Second, monitor the red flags:

  • Sustained NAV declines in quarterly reports
  • Redemption queues or gating announcements
  • Dividend cuts or suspensions
  • Rising non-accrual rates (loans not making interest payments)

Third, consider liquid alternatives. Publicly traded BDCs offer daily liquidity. Senior secured loan ETFs (like BKLN or SRLN) provide broad diversification with full transparency. Yields are lower — but you can actually access your money.

Fourth, respect the allocation limit. Most financial planners recommend capping total illiquid alternatives at 5–10% of investable assets. Exceeding this threshold can impair your entire portfolio's liquidity when you need it most.

The resilient investor's rule applies here directly: never let yield-chasing override liquidity discipline. This is precisely the lesson explored in the infinite game strategy for lasting wealth — the players who survive long enough to compound are those who never sacrifice their ability to stay in the game.

The Resilient Investor's Edge

Private credit's $2–3 trillion shadow empire is facing its first real stress test — and the game theory of who gets paid first reveals a power imbalance that every wealth-builder needs to understand. The managers wrote the rules. The banks hold the leverage. Retail investors hold the risk.
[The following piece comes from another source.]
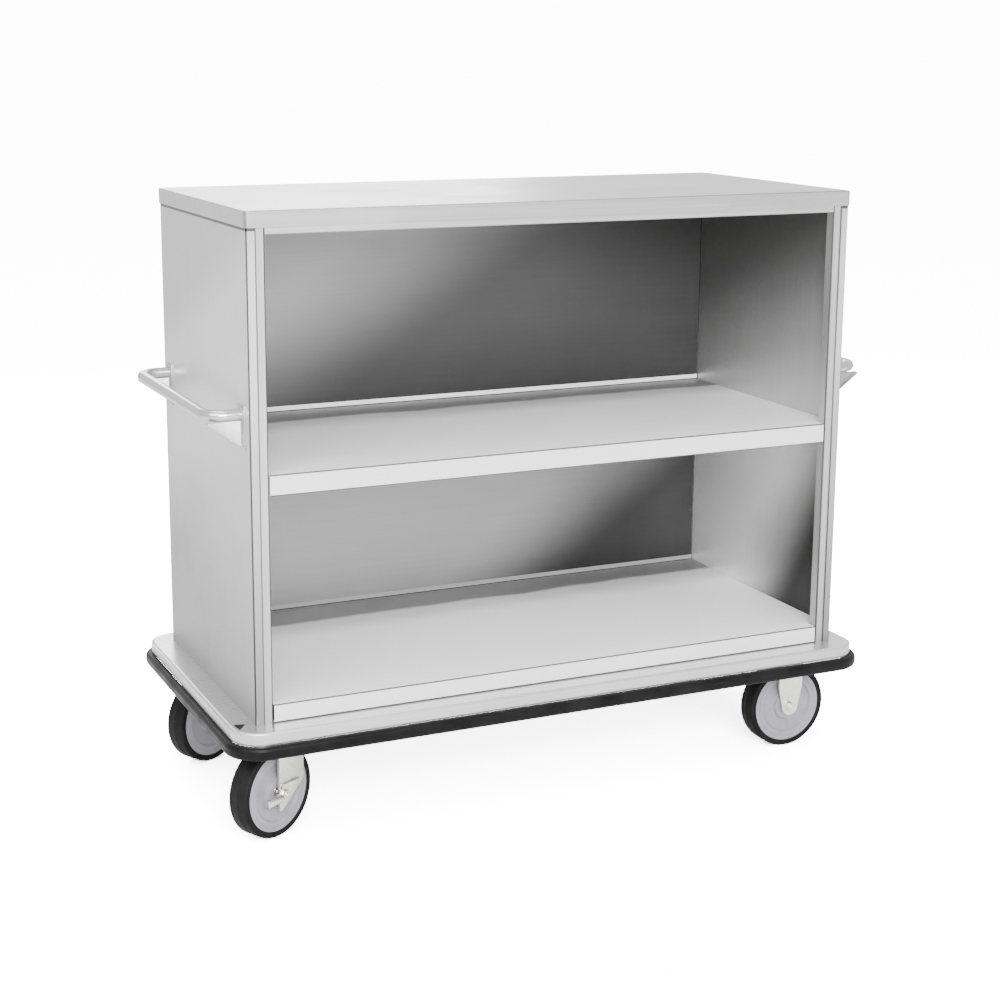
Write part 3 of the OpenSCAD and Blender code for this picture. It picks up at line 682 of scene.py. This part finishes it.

That doesn't mean you should avoid the asset class entirely. It means you should enter it — if at all — with eyes open, exposure capped, and an exit strategy that doesn't depend on the manager's goodwill.

In finance, the players who understand the game theory always outlast those who only see the yield. Audit your portfolio today. Know what you own. And make sure the door you walked through can actually open from the inside.